Brent crude jumped 2.95% to $114.50 and WTI rose 3.48% to $103.40 as markets priced in stalled U.S.-Iran talks and a prolonged U.S. naval blockade outside the Strait of Hormuz. The article highlights continued falls in U.S. crude and product inventories and warns that extended closure of the strait could force significant oil consumption cuts if not reopened by May or early summer. The move signals a major supply shock for energy markets and broader commodity prices.

Analysis

The market is finally pricing a supply shock that is less about headline barrels and more about logistics inertia: once seaborne routing around the Gulf gets impaired, the constraint shifts from production to inventory mobility, and that tends to keep prompt prices elevated even if physical output does not drop immediately.
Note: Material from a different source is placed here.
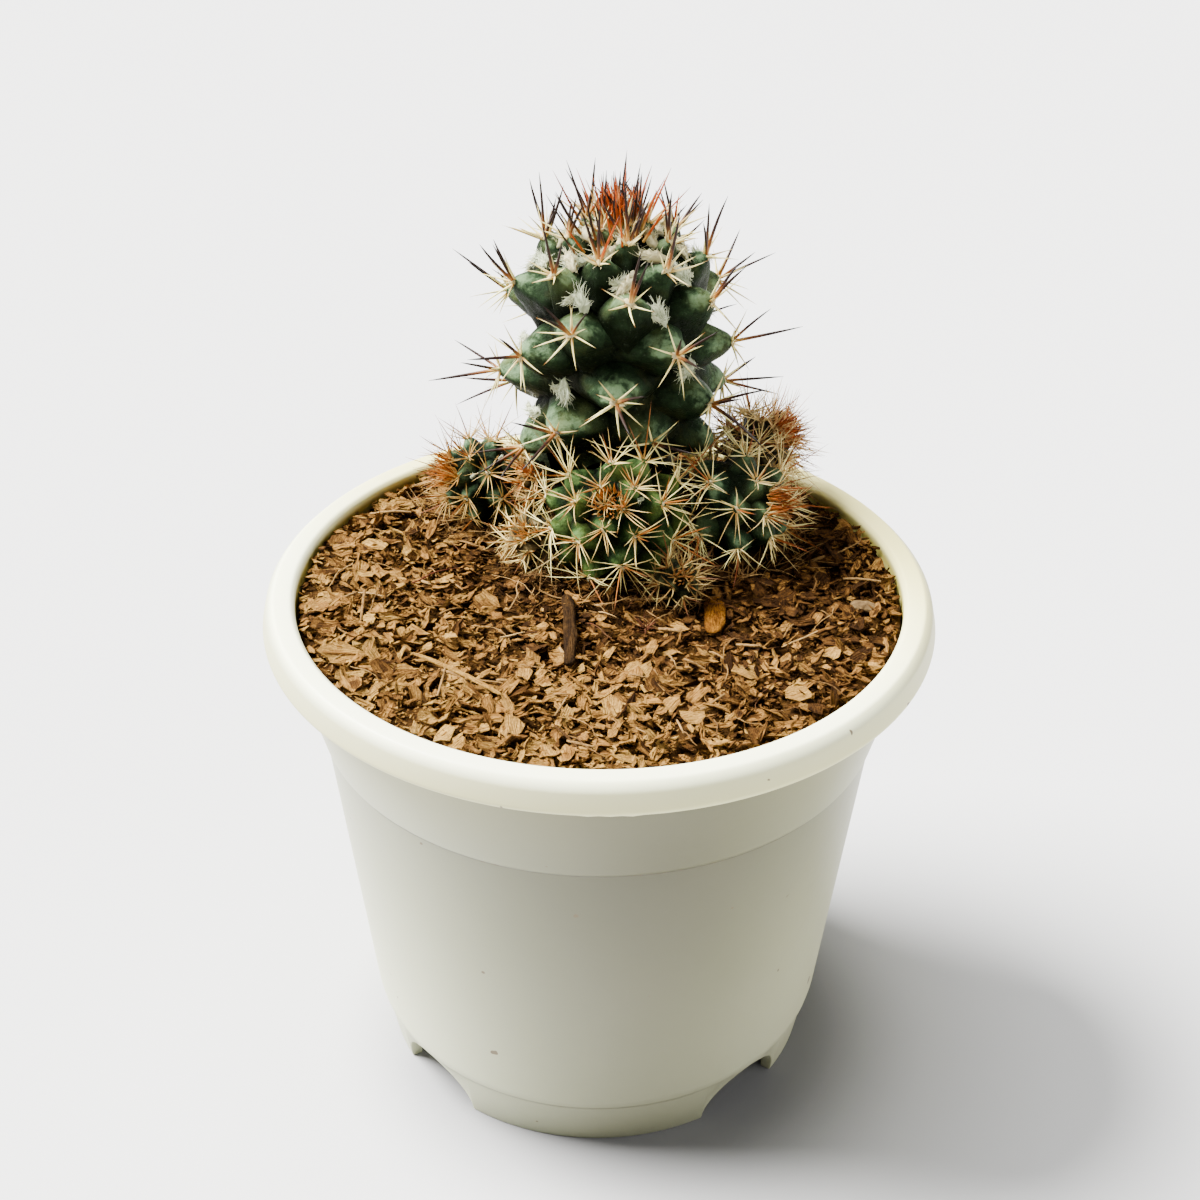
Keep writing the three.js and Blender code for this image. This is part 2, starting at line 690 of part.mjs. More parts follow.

The first-order winners are upstream U.S. producers and tanker owners, but the cleaner second-order winner is the Gulf Coast refining complex if domestic crude stays trapped inland while global benchmarks gap higher, widening location spreads and sustaining crack margins. The more interesting risk is that this becomes a duration trade rather than a spike trade. If the disruption persists beyond a few weeks, inventory draws compound and procurement behavior changes, forcing refiners and Asian importers to pay up for alternative grades; that can ripple into naphtha, diesel, and petrochemical feedstocks, tightening industrial input costs across Asia and Europe. Conversely, if there is even a partial reopening or credible diplomatic off-ramp, the market could unwind fast because positioning in energy has a history of over-embedding geopolitical premium once the event headline fades. The contrarian read is that the market may still be underestimating the demand response at current price levels because destruction usually shows up with a lag. The trigger is not just gasoline consumption; it is refinery run cuts, shipping route optimization, and forced substitution into lower-quality crudes, which can quietly soften global balances within 1-2 months. That argues for favoring expressions that monetize front-end dislocation while avoiding unhedged directional exposure deeper in the curve unless the blockade clearly extends into June.